▶ **Written problem**: Write the material out again exactly.
# # #
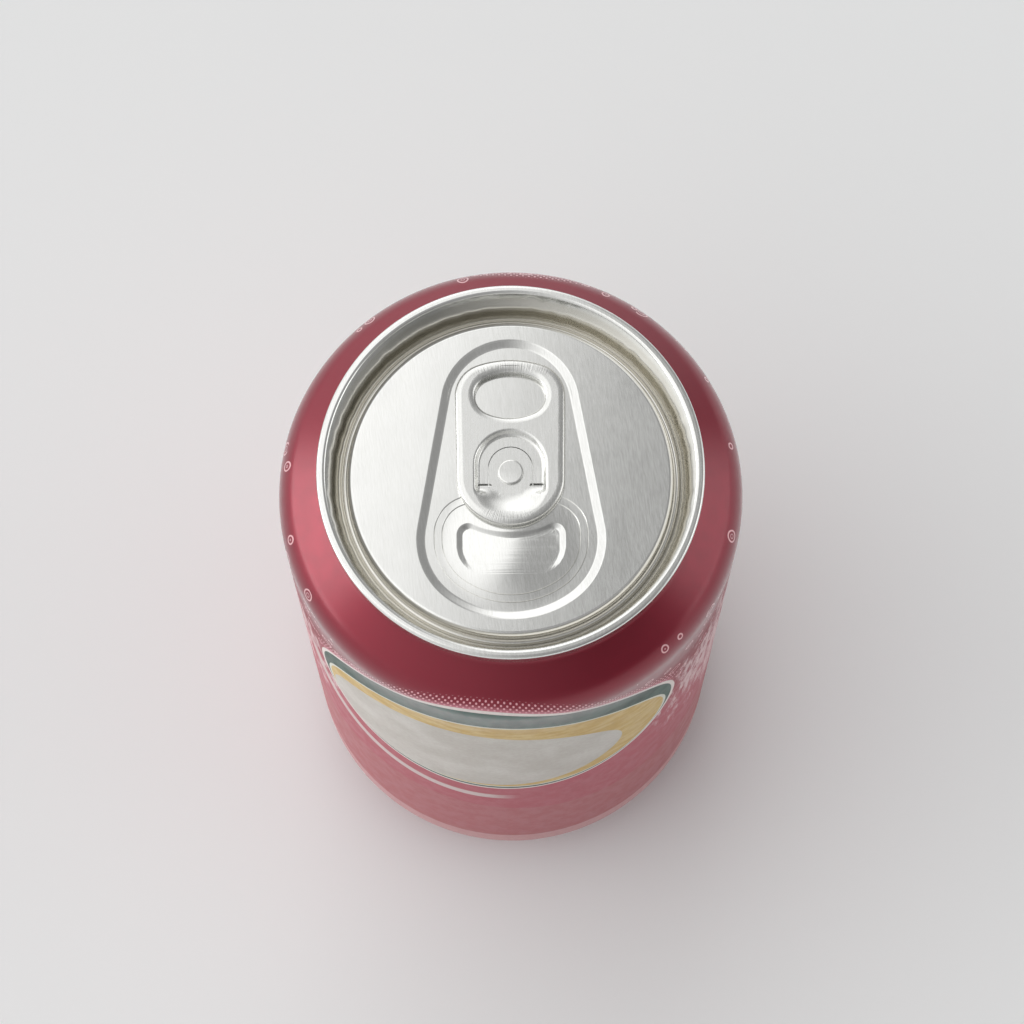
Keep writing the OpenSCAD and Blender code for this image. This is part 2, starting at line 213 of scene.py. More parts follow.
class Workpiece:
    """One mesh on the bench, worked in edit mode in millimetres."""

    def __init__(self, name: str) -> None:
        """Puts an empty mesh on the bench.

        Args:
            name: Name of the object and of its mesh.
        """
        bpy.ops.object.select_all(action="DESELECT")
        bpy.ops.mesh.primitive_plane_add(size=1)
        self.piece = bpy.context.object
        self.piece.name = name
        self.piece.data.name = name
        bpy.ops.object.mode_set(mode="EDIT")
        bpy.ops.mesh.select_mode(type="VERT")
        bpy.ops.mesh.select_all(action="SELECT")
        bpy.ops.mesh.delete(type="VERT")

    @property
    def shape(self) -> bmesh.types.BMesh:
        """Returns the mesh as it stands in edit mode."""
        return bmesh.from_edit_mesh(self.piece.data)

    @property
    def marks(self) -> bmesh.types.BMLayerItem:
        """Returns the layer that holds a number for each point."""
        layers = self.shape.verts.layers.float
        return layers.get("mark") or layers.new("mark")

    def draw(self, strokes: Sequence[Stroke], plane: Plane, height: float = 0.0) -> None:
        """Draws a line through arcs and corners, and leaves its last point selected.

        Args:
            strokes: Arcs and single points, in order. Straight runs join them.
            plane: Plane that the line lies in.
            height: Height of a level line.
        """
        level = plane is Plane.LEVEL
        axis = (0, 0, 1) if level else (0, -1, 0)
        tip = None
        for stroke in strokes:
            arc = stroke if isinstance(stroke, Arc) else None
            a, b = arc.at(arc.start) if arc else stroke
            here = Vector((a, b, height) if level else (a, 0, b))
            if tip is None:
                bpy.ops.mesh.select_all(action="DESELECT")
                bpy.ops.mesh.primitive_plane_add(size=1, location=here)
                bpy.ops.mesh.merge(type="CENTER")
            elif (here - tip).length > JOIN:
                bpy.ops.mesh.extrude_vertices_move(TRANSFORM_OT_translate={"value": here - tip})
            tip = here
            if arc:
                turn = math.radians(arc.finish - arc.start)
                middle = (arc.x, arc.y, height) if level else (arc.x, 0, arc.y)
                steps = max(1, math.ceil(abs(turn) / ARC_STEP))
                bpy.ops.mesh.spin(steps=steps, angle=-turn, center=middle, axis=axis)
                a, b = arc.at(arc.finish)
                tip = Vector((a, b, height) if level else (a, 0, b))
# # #
▶ **Task answer**:
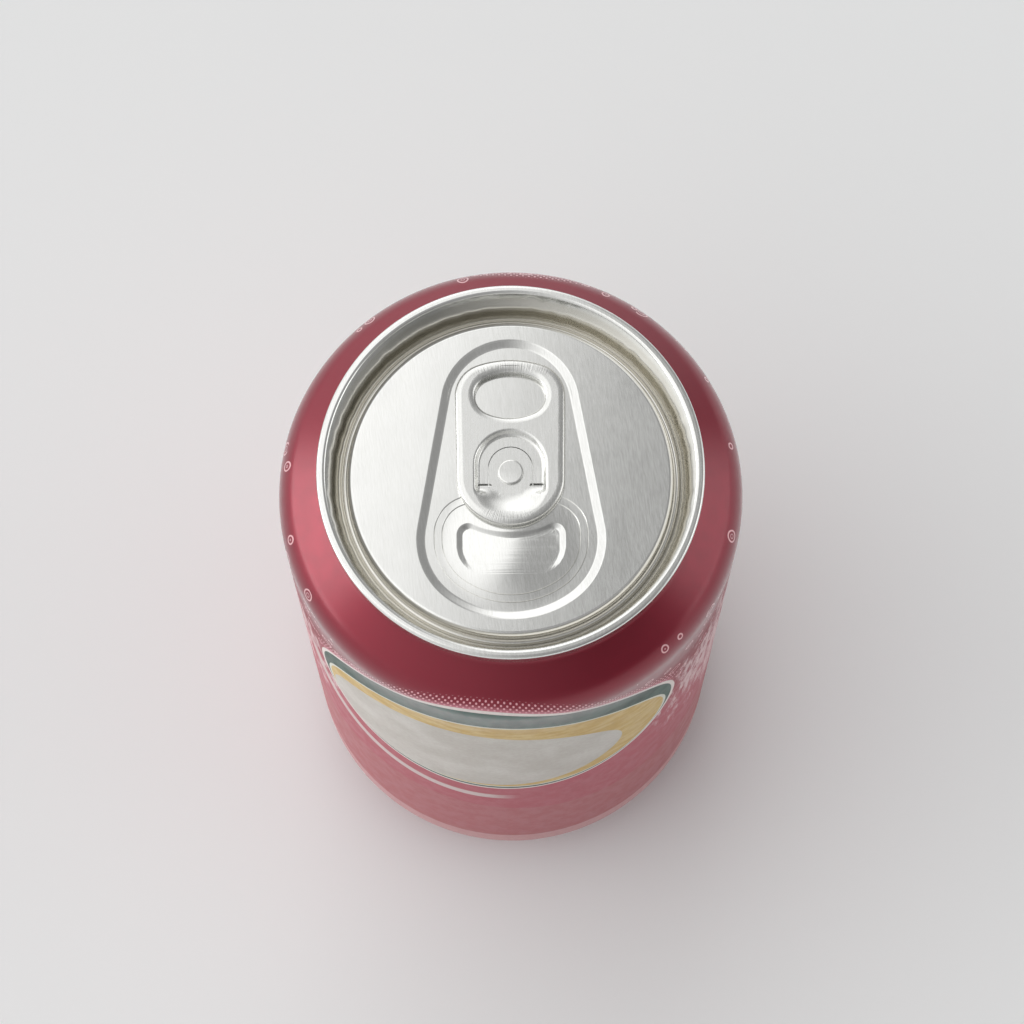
Keep writing the OpenSCAD and Blender code for this image. This is part 2, starting at line 213 of scene.py. More parts follow.
class Workpiece:
    """One mesh on the bench, worked in edit mode in millimetres."""

    def __init__(self, name: str) -> None:
        """Puts an empty mesh on the bench.

        Args:
            name: Name of the object and of its mesh.
        """
        bpy.ops.object.select_all(action="DESELECT")
        bpy.ops.mesh.primitive_plane_add(size=1)
        self.piece = bpy.context.object
        self.piece.name = name
        self.piece.data.name = name
        bpy.ops.object.mode_set(mode="EDIT")
        bpy.ops.mesh.select_mode(type="VERT")
        bpy.ops.mesh.select_all(action="SELECT")
        bpy.ops.mesh.delete(type="VERT")

    @property
    def shape(self) -> bmesh.types.BMesh:
        """Returns the mesh as it stands in edit mode."""
        return bmesh.from_edit_mesh(self.piece.data)

    @property
    def marks(self) -> bmesh.types.BMLayerItem:
        """Returns the layer that holds a number for each point."""
        layers = self.shape.verts.layers.float
        return layers.get("mark") or layers.new("mark")

    def draw(self, strokes: Sequence[Stroke], plane: Plane, height: float = 0.0) -> None:
        """Draws a line through arcs and corners, and leaves its last point selected.

        Args:
            strokes: Arcs and single points, in order. Straight runs join them.
            plane: Plane that the line lies in.
            height: Height of a level line.
        """
        level = plane is Plane.LEVEL
        axis = (0, 0, 1) if level else (0, -1, 0)
        tip = None
        for stroke in strokes:
            arc = stroke if isinstance(stroke, Arc) else None
            a, b = arc.at(arc.start) if arc else stroke
            here = Vector((a, b, height) if level else (a, 0, b))
            if tip is None:
                bpy.ops.mesh.select_all(action="DESELECT")
                bpy.ops.mesh.primitive_plane_add(size=1, location=here)
                bpy.ops.mesh.merge(type="CENTER")
            elif (here - tip).length > JOIN:
                bpy.ops.mesh.extrude_vertices_move(TRANSFORM_OT_translate={"value": here - tip})
            tip = here
            if arc:
                turn = math.radians(arc.finish - arc.start)
                middle = (arc.x, arc.y, height) if level else (arc.x, 0, arc.y)
                steps = max(1, math.ceil(abs(turn) / ARC_STEP))
                bpy.ops.mesh.spin(steps=steps, angle=-turn, center=middle, axis=axis)
                a, b = arc.at(arc.finish)
                tip = Vector((a, b, height) if level else (a, 0, b))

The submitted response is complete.